The other consideration is to just exit this business all together. The problem with that is, the high end clients, the ones who stay with you forever as long as you don't screw up, all want this service. I don't want them to call a competitor for shrub trimming because I may lose the lawn account.

Later,
worldsworstcloser

PHS
10-11-2008, 11:26 AM
Digging this thread up from way back but I was bored and curious how many pages I would have to search to find a thread in this forum that didn't have 'mulch' or 'leaf' in the title :).

From what it sounds like you're probably out of the business now...just kidding :), but I can see why you're frustrated. I prefer to pay hourly with bonuses for employees but if you want to do a commission-type thing I think adjusting the commission rate for the services so there isn't such a big discrepency is a good idea.

Instead of the customer meeting with foreman, you meet with the customer and write a detailed work order for the foreman. If the customer is still concerned let them know you'll meet with the crew to explain the job when they get there. That's how I used to do it managing tree crews and it worked fine.

Instead of all work being hourly, have you tried giving some bids instead? Sometimes they balk at $36/man hour portal to portal but $200 sounds perfectly reasonable. If you can get the work done in 4 man hours everyone's happy and you bumped up your rate considerably. It's a little bit more of a gamble but what the heck, if you only quote by the hour you're never going to make more than your hourly rate. So mix them up a little, on jobs where you're confident they can get it done in X time, give a bid, if not go hourly.

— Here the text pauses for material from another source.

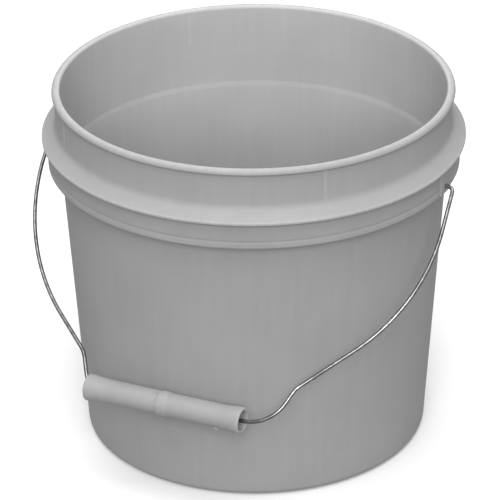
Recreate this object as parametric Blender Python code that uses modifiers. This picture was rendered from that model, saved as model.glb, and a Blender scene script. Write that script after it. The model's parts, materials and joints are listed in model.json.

On your scheduling, if you're doing work on demand you're going to have problems. You need to get the work on your schedule not theirs. When you meet them for the first time, set up a contract to trim the hedges 3x per year or whatever it is. That way you can plan ahead, tighten up your routes, and all the rest of it. If you're just going by 'whenever they call for service' it's just a loser all the way around for everyone involved.